“Napa Purple House – sketchbook entry – 4″ x 6” – watercolor and felt tip pen – orig. not for sale – print available
This weekend we made the trek to the SF Bay area to visit with our daughter before she heads back to business school in the fall. We had a great time brunching in the Marina district, visiting Mt. Tamalpais and hiking in the woods, dining on tapas, seeing some Shakespeare, more brunching in Napa and visiting a winery. I sketched and painted along the way, so here’s a quick page from my sketchbook, done at brunch on Sunday. Yes, this house really was painted bright purple with blue accents. It was across the street from a charming cafe, and I was fortunate to get a window seat to sketch this souvenir while chatting and munching.
Yes, I am seriously addicted to sketching. These are the sketchbooks I’ve used since March 03, when I returned to art after a 20 year hiatus and essentially started over from sketch, I mean, scratch.
The stack on the left is completed books. The stack on the right is books that are partially full – a little bit or a lot. Every one of these is precious to me for one reason or another. Like any place where practice is done, they are full of false starts, errors, bad perspective, wobbly lines, strange anatomy, half-baked ideas and more. But that’s what my creative journey is all about. The way I figure, the more mistakes I make the better chance I have of doing something right. So I try to make a lot of mistakes every day. The more the better, really.
I’ll be posting new Mandu drawings later today if you want to check back. She’s drinking her half and half with enthusiasm again, and that’s a good sign. Yesterday I did a whole series of “cat part” drawings – ears, eyes, tail, etc. But I need time to scan them and it’s midnight now.
Thank you everyone for your supportive comments during this emotionally stressful time. Some people might say “get over it, it’s just a cat,” but animal lovers know it’s not that simple at all and that relationships come in all shapes, sizes and species. Feeling your kindness helps ease the impending loss, whether it comes in days, weeks or longer. My husband reads your comments, too, and I know that it means a lot to him as well.

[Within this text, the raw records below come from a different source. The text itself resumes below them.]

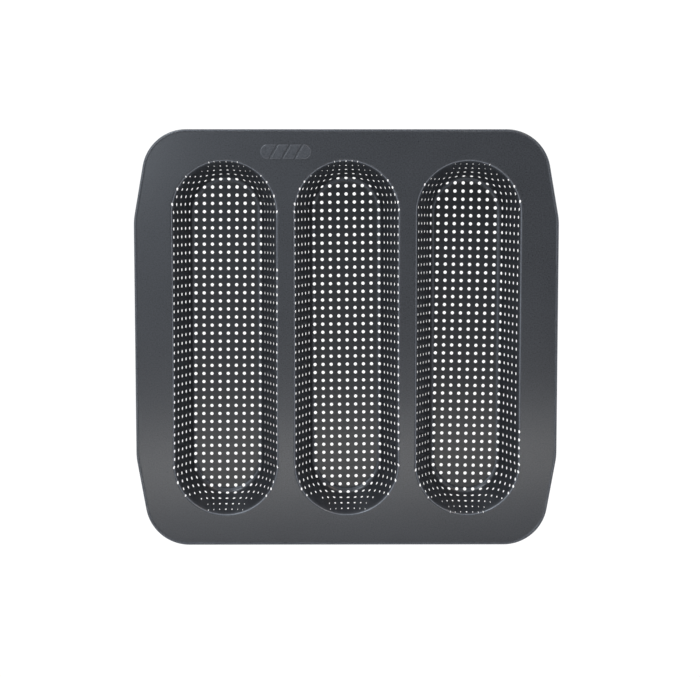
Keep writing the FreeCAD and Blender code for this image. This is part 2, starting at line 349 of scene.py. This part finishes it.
def sheetTriangles(loops, inner, extra):
    # loops bound the metal, inner loops are holes in it, extra points only shape the triangles
    points = []
    edges = []
    loopOf = []
    for number, loop in enumerate([*loops, *inner]):
        first = len(points)
        points += [Vector(point) for point in loop]
        edges += [(first + i, first + (i + 1) % len(loop)) for i in range(len(loop))]
        loopOf += [number] * len(loop)
    points += [Vector(point) for point in extra]
    loopOf += [-1] * len(extra)
    found = delaunay_2d_cdt(points, edges, [], 1, meshing["tolerance"], True)
    owner = [loopOf[ids[0]] if ids else -1 for ids in found[3]]
    triangles = []
    for face in found[2]:
        owners = {owner[corner] for corner in face}
        if len(owners) > 1 or min(owners) < len(loops):
            triangles.append(face)
    return [(point.x, point.y, 0) for point in found[0]], triangles


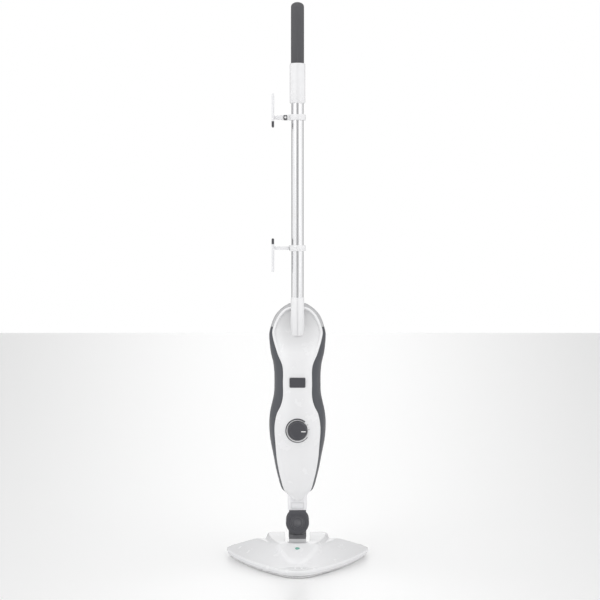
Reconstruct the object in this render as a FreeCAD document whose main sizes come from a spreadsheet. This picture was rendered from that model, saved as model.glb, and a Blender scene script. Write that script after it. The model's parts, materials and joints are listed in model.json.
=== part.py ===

On our LA Zoo sketchcrawl on Saturday, I took along a bagful of different art supplies because I wanted to experiment drawing the animals using different tools that seemed appropriate for their textures and coloration. I’m going to be scanning them and posting them throughout the week, so please check back if you’re interested in seeing more. The smooth graphic lines of the zebra seemed to lend themself to ink, and our model posed quietly in the shade for quite a long time. Thank you, zebra – you were the most cooperative subject of the day! I scanned and painted it later in Photoshop – my drawing paper doesn’t lend itself to wash.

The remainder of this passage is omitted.